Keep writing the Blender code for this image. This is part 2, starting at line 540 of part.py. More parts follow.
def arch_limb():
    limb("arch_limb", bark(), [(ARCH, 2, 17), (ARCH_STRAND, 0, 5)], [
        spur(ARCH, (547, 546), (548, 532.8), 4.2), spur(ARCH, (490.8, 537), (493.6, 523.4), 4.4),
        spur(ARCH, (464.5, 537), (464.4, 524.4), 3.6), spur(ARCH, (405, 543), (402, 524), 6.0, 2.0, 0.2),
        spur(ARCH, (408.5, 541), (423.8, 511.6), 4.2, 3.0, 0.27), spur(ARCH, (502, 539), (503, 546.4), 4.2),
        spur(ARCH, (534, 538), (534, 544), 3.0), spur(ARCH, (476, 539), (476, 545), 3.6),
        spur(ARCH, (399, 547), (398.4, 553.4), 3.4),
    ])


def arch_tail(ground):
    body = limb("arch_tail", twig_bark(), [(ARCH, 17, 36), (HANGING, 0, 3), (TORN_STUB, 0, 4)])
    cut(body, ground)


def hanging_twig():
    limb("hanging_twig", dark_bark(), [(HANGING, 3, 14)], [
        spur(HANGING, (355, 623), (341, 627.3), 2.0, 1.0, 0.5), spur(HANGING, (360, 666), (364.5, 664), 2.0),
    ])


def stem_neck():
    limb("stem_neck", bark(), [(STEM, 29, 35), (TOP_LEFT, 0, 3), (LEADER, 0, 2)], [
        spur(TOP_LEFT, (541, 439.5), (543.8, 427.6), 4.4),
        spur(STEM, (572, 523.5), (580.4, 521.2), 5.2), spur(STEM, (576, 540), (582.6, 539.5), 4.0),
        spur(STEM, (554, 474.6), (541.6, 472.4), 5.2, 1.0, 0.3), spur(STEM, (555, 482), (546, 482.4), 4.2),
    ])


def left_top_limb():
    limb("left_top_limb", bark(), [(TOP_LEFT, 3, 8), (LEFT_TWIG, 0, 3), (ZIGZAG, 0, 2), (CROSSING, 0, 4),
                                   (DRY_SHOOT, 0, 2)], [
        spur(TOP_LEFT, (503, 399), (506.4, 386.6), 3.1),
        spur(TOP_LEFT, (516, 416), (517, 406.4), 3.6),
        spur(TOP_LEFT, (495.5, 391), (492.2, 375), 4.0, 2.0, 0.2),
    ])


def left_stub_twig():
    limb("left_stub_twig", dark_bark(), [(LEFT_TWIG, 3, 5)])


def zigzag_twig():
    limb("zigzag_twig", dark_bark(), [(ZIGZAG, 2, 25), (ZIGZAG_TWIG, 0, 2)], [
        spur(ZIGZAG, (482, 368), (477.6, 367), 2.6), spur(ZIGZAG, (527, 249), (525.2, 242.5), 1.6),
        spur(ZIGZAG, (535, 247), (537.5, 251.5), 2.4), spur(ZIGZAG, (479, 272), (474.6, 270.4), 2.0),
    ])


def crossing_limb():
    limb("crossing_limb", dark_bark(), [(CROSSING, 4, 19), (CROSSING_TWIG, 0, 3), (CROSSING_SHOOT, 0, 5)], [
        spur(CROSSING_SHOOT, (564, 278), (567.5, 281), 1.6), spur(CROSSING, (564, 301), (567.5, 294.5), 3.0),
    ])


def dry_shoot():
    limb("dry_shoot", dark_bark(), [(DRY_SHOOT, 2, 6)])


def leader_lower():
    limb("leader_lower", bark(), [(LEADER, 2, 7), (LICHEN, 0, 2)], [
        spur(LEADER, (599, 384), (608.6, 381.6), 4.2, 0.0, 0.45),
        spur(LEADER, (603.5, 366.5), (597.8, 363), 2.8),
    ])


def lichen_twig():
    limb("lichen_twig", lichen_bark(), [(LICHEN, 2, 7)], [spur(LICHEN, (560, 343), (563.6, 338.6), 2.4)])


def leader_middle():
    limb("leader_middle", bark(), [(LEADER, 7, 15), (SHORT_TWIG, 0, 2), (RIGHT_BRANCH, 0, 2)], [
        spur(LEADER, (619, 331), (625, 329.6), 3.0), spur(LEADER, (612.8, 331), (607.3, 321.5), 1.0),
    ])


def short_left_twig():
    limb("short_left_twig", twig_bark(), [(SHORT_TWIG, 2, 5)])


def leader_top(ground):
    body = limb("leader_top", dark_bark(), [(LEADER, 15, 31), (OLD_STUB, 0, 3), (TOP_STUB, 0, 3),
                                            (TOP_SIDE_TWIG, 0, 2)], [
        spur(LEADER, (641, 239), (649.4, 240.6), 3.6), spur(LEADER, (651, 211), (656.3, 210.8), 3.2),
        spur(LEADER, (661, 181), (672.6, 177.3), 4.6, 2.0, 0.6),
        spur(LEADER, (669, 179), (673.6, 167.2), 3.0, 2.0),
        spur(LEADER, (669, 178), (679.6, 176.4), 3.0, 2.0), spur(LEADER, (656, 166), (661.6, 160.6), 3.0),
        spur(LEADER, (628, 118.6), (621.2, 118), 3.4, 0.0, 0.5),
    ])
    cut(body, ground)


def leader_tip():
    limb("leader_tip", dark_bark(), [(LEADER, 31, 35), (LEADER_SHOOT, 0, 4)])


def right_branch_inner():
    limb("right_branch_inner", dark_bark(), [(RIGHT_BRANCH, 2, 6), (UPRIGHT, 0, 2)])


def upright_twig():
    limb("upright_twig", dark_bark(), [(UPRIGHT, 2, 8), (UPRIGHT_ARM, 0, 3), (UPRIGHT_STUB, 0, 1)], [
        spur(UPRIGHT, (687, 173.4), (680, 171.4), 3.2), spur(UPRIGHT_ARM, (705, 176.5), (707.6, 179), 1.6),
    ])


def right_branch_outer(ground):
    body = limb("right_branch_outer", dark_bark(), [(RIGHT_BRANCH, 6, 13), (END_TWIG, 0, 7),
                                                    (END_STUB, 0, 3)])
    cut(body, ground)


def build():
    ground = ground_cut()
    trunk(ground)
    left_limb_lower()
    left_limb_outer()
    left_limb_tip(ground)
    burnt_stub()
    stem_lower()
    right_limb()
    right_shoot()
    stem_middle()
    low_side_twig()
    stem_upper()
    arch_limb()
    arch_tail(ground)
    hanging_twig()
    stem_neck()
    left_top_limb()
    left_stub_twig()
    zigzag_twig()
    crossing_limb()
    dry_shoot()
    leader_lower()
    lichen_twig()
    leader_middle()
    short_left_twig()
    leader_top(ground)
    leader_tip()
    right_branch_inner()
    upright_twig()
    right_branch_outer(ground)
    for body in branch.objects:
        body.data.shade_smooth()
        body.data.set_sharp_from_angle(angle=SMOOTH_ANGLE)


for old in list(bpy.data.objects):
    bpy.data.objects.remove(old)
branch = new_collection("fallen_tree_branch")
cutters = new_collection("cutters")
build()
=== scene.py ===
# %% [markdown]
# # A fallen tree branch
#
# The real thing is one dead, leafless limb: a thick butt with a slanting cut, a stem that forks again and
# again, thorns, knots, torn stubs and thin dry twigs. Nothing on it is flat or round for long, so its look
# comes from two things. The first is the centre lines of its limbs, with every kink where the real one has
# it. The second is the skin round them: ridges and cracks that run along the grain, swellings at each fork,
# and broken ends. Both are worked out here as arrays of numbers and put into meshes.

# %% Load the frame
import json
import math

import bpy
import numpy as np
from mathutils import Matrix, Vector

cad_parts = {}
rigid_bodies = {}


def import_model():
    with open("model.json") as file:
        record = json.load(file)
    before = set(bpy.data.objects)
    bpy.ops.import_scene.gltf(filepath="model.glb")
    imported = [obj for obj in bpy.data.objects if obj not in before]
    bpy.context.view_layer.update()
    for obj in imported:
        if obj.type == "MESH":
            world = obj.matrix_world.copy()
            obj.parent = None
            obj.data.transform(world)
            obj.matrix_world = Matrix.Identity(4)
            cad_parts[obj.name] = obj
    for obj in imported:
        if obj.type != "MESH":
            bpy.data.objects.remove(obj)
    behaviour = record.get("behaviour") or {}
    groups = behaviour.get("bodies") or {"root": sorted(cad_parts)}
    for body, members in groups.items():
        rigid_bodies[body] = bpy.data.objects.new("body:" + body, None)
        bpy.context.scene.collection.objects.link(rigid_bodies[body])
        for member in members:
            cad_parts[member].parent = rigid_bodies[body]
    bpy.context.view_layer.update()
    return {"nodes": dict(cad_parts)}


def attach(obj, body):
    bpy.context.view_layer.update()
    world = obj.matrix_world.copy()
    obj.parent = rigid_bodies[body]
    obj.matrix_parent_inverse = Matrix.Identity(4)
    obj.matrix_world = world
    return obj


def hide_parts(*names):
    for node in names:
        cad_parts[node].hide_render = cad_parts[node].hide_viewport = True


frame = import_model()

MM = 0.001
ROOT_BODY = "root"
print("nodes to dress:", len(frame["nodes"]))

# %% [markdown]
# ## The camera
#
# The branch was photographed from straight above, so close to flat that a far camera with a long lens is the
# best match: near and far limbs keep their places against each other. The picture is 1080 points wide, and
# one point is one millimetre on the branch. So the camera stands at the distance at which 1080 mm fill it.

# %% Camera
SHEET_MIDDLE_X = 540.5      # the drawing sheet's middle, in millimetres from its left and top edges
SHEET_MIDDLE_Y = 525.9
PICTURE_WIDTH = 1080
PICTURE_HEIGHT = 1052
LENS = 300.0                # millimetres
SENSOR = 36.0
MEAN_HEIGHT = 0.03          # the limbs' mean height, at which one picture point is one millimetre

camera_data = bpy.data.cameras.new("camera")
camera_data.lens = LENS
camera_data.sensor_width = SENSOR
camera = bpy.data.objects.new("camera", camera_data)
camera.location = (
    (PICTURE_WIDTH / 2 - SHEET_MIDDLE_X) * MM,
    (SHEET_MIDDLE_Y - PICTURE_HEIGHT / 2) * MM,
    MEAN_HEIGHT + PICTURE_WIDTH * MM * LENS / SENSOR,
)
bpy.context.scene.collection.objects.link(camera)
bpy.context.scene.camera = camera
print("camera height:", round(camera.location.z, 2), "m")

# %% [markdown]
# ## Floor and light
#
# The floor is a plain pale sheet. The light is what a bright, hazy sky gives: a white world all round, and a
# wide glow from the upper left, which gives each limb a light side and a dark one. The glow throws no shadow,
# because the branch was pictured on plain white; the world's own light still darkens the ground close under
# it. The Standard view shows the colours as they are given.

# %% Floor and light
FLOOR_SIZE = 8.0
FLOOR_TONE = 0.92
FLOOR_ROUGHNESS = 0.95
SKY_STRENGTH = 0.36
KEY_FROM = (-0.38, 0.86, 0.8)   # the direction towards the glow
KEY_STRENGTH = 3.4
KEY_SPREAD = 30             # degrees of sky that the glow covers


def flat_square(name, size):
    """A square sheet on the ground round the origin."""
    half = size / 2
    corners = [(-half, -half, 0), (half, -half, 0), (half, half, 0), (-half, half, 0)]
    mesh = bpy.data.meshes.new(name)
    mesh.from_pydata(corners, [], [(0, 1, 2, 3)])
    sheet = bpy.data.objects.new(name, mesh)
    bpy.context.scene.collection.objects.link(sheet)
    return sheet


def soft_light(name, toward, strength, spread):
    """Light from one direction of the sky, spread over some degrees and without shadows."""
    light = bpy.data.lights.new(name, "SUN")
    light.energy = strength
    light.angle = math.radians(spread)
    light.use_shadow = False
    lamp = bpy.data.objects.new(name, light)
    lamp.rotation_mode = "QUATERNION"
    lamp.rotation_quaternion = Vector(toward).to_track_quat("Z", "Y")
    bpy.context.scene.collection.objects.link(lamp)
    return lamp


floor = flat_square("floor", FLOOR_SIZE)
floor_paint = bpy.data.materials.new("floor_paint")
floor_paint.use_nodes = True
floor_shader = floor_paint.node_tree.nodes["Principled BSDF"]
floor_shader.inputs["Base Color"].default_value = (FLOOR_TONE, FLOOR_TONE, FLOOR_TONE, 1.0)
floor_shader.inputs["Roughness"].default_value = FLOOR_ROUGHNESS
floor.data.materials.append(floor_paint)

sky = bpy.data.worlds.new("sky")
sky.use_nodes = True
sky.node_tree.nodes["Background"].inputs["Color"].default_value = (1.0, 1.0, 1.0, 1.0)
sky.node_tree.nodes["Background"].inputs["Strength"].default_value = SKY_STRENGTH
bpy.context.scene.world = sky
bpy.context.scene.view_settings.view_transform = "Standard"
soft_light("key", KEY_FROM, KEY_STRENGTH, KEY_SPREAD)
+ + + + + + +
== Exercise ==
The lines from the one containing "bpy.context.scene.collection.objects.link(rigid_bodies[body])" to the one containing "for node in", both included, are to be extracted exactly; give no other line.

== Expected answer ==
        bpy.context.scene.collection.objects.link(rigid_bodies[body])
        for member in members:
            cad_parts[member].parent = rigid_bodies[body]
    bpy.context.view_layer.update()
    return {"nodes": dict(cad_parts)}


def attach(obj, body):
    bpy.context.view_layer.update()
    world = obj.matrix_world.copy()
    obj.parent = rigid_bodies[body]
    obj.matrix_parent_inverse = Matrix.Identity(4)
    obj.matrix_world = world
    return obj


def hide_parts(*names):
    for node in names:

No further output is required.